Selain digunakan sebagai tempat penyimpanan pernak-pernik, rumah adat juga biasa digunakan sebagai tempat untuk merembukan masalah. Saat membicarakan atau membahas masalah di rumah adat, akan diawali dengan menggelar tikar.
Biasanya saat menggelar tikar akan dilakukan oleh sosok yang dituakan dan memang sudah ditugaskan. Posisi duduk akan membentuk huruf U yang disesuaikan dengan lebar Siras. Nahrid Nadad akan duduk di depan ada tua-tua adat lain dengan kaki bersila.
2. Makam Raja Namatota
Selain terdapat rumah adat terdapat pula makam raja yang berasal di depan rumah raja. Di mana makam raja tersebut menyatu dengan masjid yang berada di sampingnya. Keturunan raja-raja Namatota berasal dari gunung baik. Di mana saja Namatota yang pertama diketahui bernama Ulan Tua.
Ulan Tua memeluk agama Islam sehingga kerajaan ini bercorak Islam. Pada pulau kecil dibdekat pemukiman terdapat sebuah kawasan hutan keramat yang merupakan gua berisi tengkorak. Kawasan hutan keramat ini diperkirakan lebih tua usianya dari kerajaan Namatota.

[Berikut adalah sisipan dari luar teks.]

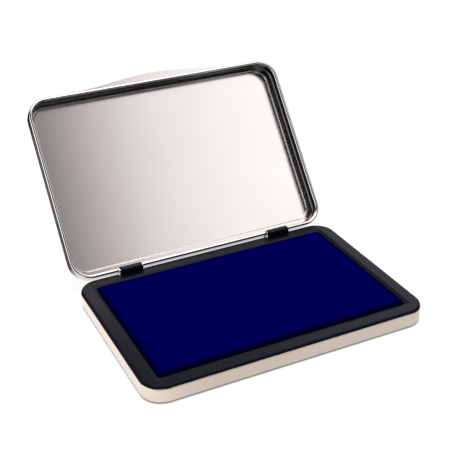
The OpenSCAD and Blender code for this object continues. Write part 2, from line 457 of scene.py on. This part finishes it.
def floor():
    """A pale round sheet whose edge fades out, lit evenly from below like a light table."""
    mesh = bpy.data.meshes.new("floor")
    made = bmesh.new()
    bmesh.ops.create_circle(made, cap_ends=True, radius=FLOOR_R, segments=96)
    made.to_mesh(mesh)
    made.free()
    obj = bpy.data.objects.new("floor", mesh)
    bpy.context.scene.collection.objects.link(obj)
    made, t, s, place = material("floor_paper")
    tooth = t.noise(place, 900.0, 3.0)
    t.feed(s["Base Color"], t.mix(tooth, rgb(0.1, 0.1, 0.1), rgb(0.12, 0.12, 0.12)))
    s["Roughness"].default_value = 0.9
    s["Specular IOR Level"].default_value = 0.0
    s["Emission Color"].default_value = rgb(1, 1, 1)
    x, y, _ = t.split(place)
    seen = t.camera_ray()
    glow = t.add(t.mul(seen, FLOOR_SEEN), t.mul(t.sub(1.0, seen), mirrored_glow(t, x, y)))
    t.feed(s["Emission Strength"], t.mul(glow, contact_shade(t, x, y)))
    # the sheet fades out round a point to the left of and behind the case's middle
    away = t.size(t.offset(place, (-0.05, 0.03, 0.0)))
    t.feed(s["Alpha"], t.step(away, 0.17, 0.26, 1.0, 0.0))
    mesh.materials.append(made)


def studio_light(t, x, y, z):
    """Strength of the light from the direction (x, y, z)."""
    behind = t.step(y, -0.3, 0.2)
    in_front = t.sub(1.0, behind)
    # high in front, the light grows to the right: the open lid's panel mirrors this part
    ramp = t.add(t.mul(t.step(x, 0.17, 0.34), 1.3), t.mul(t.step(x, 0.3, 0.5), 0.4))
    front_light = t.mul(t.step(z, 0.5, 0.62), t.add(0.03, ramp))
    back_light = t.add(0.25, t.mul(t.step(x, 0.1, 0.6), 1.3))
    sides = t.add(t.mul(behind, back_light), t.mul(in_front, front_light))
    sides = t.mul(sides, t.step(x, 0.7, 0.82, 1.0, 0.1))
    zenith = t.mul(t.step(z, 0.88, 0.96), 5.0)
    above = t.mul(t.add(sides, zenith), t.step(z, -0.08, 0.04))
    left_box = t.mul(t.step(x, -0.8, -0.9), t.step(z, -0.45, -0.3, 0.0, 1.8))
    low = t.mul(t.step(z, 0.42, 0.34, 0.0, 0.6), t.step(t.math("ABSOLUTE", x), 0.28, 0.14))
    return t.add(above, t.add(left_box, t.mul(in_front, low)))


def studio():
    """A soft studio by direction: lights behind, right, left and overhead, dark in front."""
    world = bpy.data.worlds.new("studio")
    bpy.context.scene.world = world
    world.use_nodes = True
    t = Tree(world.node_tree)
    x, y, z = t.split(t.place("Generated"))
    seen = t.camera_ray()
    strength = t.add(seen, t.mul(t.sub(1.0, seen), studio_light(t, x, y, z)))
    # the dim light high in the middle is a little red
    white = t.add(t.step(x, 0.1, 0.45), t.add(t.step(x, -0.4, -0.6), t.step(z, 0.5, 0.42)))
    white = t.math("MAXIMUM", seen, t.math("MINIMUM", white, 1.0))
    tint = t.mix(white, rgb(1.0, 0.86, 0.87), rgb(1, 1, 1))
    back = t.node("ShaderNodeBackground", inputs={"Color": tint, "Strength": strength})
    out = t.node("ShaderNodeOutputWorld")
    t.tree.links.new(back.outputs[0], out.inputs["Surface"])


def camera():
    data = bpy.data.cameras.new("camera")
    data.lens = 76.5
    data.sensor_width = 36.0
    data.clip_start, data.clip_end = 0.01, 20.0
    obj = bpy.data.objects.new("camera", data)
    bpy.context.scene.collection.objects.link(obj)
    azimuth, elevation, roll = (math.radians(a) for a in (-25.36, 28.09, -1.10))
    aim, distance = Vector((-0.01003, 0.0, 0.04354)), 0.3808
    back = Vector(
        (
            math.sin(azimuth) * math.cos(elevation),
            -math.cos(azimuth) * math.cos(elevation),
            math.sin(elevation),
        )
    )
    turn = (-back).to_track_quat("-Z", "Y").to_matrix() @ Matrix.Rotation(roll, 3, "Z")
    obj.matrix_world = Matrix.Translation(aim + distance * back) @ turn.to_4x4()
    bpy.context.scene.camera = obj


inked_pad()
floor()
studio()
camera()
bpy.context.scene.view_settings.view_transform = "Standard"
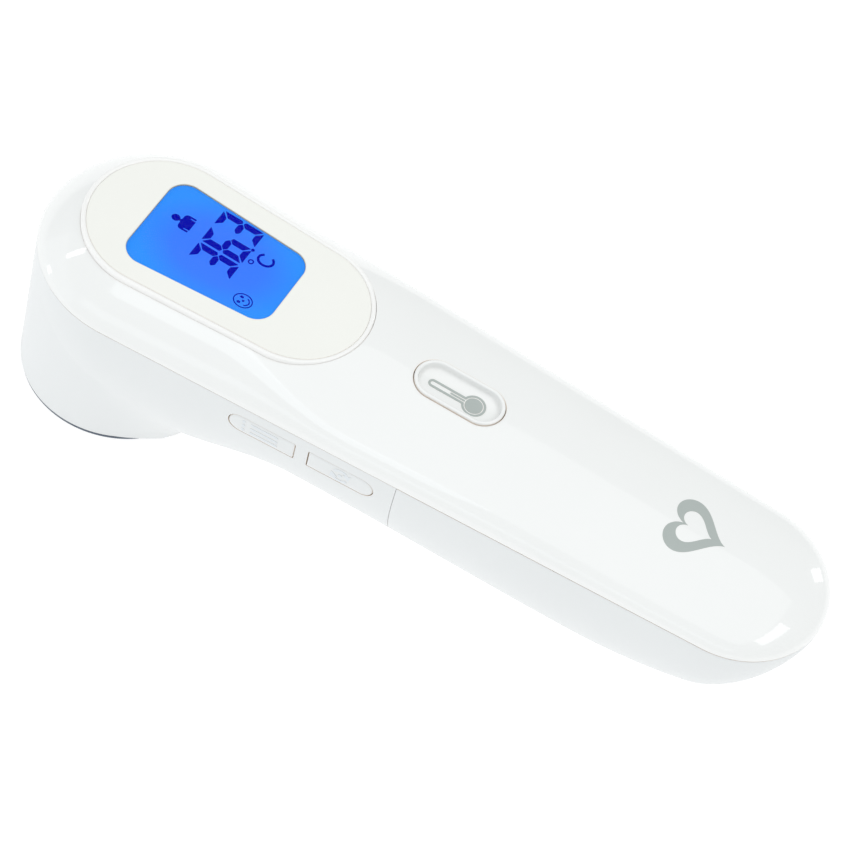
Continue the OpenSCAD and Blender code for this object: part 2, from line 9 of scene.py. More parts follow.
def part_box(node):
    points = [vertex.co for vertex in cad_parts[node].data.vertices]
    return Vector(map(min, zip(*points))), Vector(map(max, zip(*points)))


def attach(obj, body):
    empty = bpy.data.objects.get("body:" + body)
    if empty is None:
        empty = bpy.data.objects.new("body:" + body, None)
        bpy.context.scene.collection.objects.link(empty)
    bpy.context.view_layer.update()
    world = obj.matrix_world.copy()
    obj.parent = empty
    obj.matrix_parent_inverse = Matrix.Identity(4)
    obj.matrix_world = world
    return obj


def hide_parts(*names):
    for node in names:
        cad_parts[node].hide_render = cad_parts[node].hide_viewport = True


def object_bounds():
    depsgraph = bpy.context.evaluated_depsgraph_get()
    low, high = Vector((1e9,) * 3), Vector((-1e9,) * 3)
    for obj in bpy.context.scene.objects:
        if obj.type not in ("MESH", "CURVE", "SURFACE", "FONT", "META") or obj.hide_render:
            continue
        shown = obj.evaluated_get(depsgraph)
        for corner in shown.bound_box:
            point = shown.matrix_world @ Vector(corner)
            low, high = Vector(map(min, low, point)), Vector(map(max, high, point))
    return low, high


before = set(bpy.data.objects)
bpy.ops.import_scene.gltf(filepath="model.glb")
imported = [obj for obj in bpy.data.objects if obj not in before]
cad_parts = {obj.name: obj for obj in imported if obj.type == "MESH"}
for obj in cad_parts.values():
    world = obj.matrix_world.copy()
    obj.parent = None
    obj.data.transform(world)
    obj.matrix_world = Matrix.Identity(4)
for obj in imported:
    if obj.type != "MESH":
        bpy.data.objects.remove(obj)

Peninggalan sejarah itu diperkirakan berasal dari zaman Pra sejarah. Hal ini dibuktikan dengan ditemukannya dinding-dinding cadas di seberang Selat Namatota dalam membentuk lukisan yang menggambarkan keadaan pra sejarah.
3. Tradisi Sasi
Di Kampung Namatota terdapat sejumlah norma dan kebiasaan. Silsilah raja atau kerajaan Namatota hanya boleh diceritakan oleh Raja Namatota dan hanya sampai kepada enam keturunan ke belakang. Norma tersebut dipegang oleh masyarakat bahkan hingga saat ini.
Salah satu kebiasaan yang masih bertahan hingga saat ini adalah tradisi Sasi. Secara turun temurun ada umumnya penduduk kampung Namatota memiliki mata pencaharian sebagai nelayan. Dalam praktiknya mereka masih memegang teguh dat istiadat dengan mempertahankan kearifan lokal.
Tradisi Sasi Nggama ini merupakan bentuk kearifan lokal dalam memanfaatkan sumber daya alam agar kekayaan sumber daya perairan di Namatota tetap terjaga. Suatu daerah akan ditutup dalam jangka waktu yang sudah ditentukan sesuai dengan kesepakatan yang telah disepakati.
Penutupan daerah tersebut akan diawali dengan upacara adat yang menggunakan simbol buah kelapa. Ritual ini melambangkan sebuah ucapan terima kasih kepada Sang Pencipta atas keberkahan hasil laut dan simbol pembayaran kepada alam.
Sasi Nggama ini akan berlangsung selama dua pekan dan ukuran hewan yang dapat diambil diatur oleh Raja Namatota. Saat pemanenan hewan laut akan dilakukan menggunakan metode tradisional yakni molo.
Molo merupakan kegiatan menyelam untuk mengambil hasil di dasar laut tanpa menggunakan alat bantu pernapasan seperti tabung untuk menyelam. Biasanya molo laut dilakukan dengan menggunakan peralatan sederhana seperti kacang mata molo yang terbuat dari kayu sebagai bingkainya dan kaca yang diambil dari tutup botol.
Berbeda halnya dengan Sasi Ikan Lompa. Tradisi ini akan dijumpai oleh setiap wisatawan saat berkunjung ke Namatota. Ikan Lompa terdapat banyak dan hidup bebas di pantai depan dan belakang Namatota. Raja akan memerintahkan untuk mengambil secukupnya ikan yang dapat dikonsumsi saat tidak ada lagi auk di rumah atau diambil untuk umpan saat memancing.
Namun hal ini dengan catatan tidak boleh mengambil menggunakan wadah melainkan menggunakan tangan kosong. Ikan Lompa ini dipercaya memiliki legenda yang mengikat masyarakat Namatota. Siapa saja yang memakan ikan Lompa akan terikat selamanya dengan Kampung Namatota.